My question is why do Texas officials not protect the ship channel area better. We all knew what storm surges could do, but there’s not a lot they can do about flooding due to rainfall. The terrain is as flat as a pancake, and water has almost no place to go. If streams and rivers are backed up with a storm surge, you would have a wading pool of several hundred square miles.
It looks to me that the reason for so many universities to participate is because of Texas politics. With a study involving Houston you have to include the University of Houston, Rice, and Texas Southern, all headquartered in Houston.
Plus, everybody knows that you can’t have an engineering study in Texas without the aggies from A&M doing their thing.
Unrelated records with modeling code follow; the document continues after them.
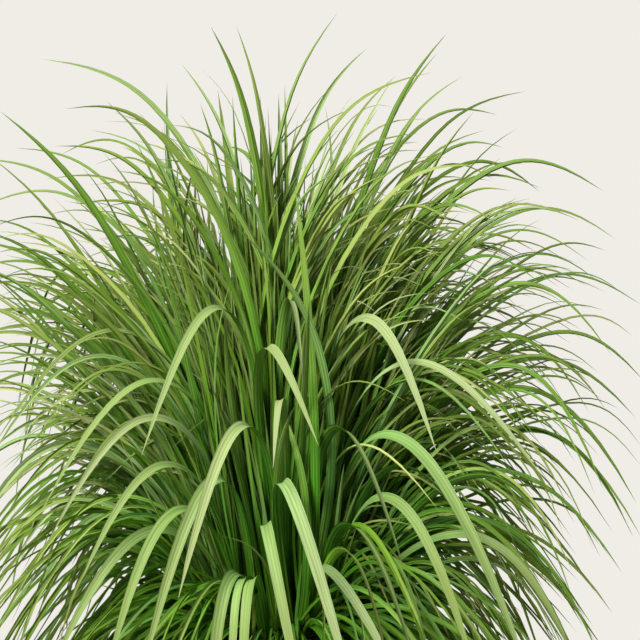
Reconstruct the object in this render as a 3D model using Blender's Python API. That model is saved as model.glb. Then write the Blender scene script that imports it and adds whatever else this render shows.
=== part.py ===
"""A potted ornamental grass clump: a round tapered pot, its soil, and 54 tufts of long arching leaves.

Metres, +Z up. The origin is the centre of the pot's underside, and -Y is the front.
"""

import math
import random
from dataclasses import dataclass

import bmesh
import bpy
from mathutils import Matrix, Vector
from mathutils.bvhtree import BVHTree

# Pot
POT_HEIGHT = 0.270
POT_RIM_RADIUS = 0.150
POT_FOOT_RADIUS = 0.112
POT_WALL = 0.012
POT_FLOOR = 0.016
RIM_HEIGHT = 0.028
RIM_STEP = 0.005
POT_LIP = 0.003
POT_SIDES = 36
SHARP_ANGLE = math.radians(30)

# Soil
SOIL_TOP = 0.245
SOIL_EDGE_DROP = 0.006
CROWN_RADIUS = 0.056
GAP = 0.0004

# Sheaths: each ring of tufts is its radius, its number of tufts and how far its sheaths lean out
RINGS = (
    (0.000, 1, 0.0),
    (0.012, 6, 3.0),
    (0.023, 12, 6.0),
    (0.034, 16, 10.0),
    (0.045, 19, 14.0),
)
SHEATH_RADIUS = 0.0046
SHEATH_HEIGHT = 0.042
SHEATH_SIDES = 6
LEAVES_PER_TUFT = 3
LEAF_ROOT_SHARE = 0.7

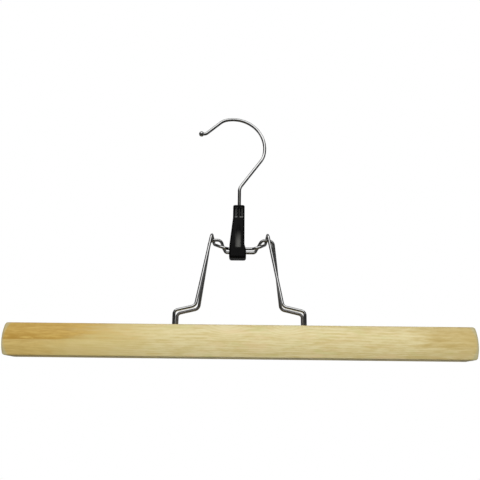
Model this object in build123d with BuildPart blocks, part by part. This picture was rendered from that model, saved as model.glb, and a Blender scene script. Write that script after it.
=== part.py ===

So, how did the Univ of Texas get involved being located a hundred miles away, all snug and secure in the liberal environs of the hill country?
It is kinda like the Alabama song, “If you are going to play in Texas, you gotta have a fiddle in the band”. You can’t have a respectable study without a super-computer, and UT has one.
It’s only money, and all that academic talent has to be fed.
“SSPEED has assembled a team of more than a dozen leading experts from Rice University, the University of Texas at Austin, Texas A&M University, the University of Houston, Texas Southern University and several other institutions…”
====================
It’s a “consensus”, if a Category 4 or 5 hurricane hits Houston/Galveston the best place to be is, somewhere else.
Everybody already knew, that.
Lowering CO2 will make them go away, right?
Using a little Roger Piekle data on hurricanes….the costliest hurricane to make landfall in Texas is about $99.4 billion. 95% of all Texas hurricanes caused less than $25.4 Billion and a most likely case of $424 million. So, $100 billion sounds like a pretty big number. Gotta scare up some funding some how.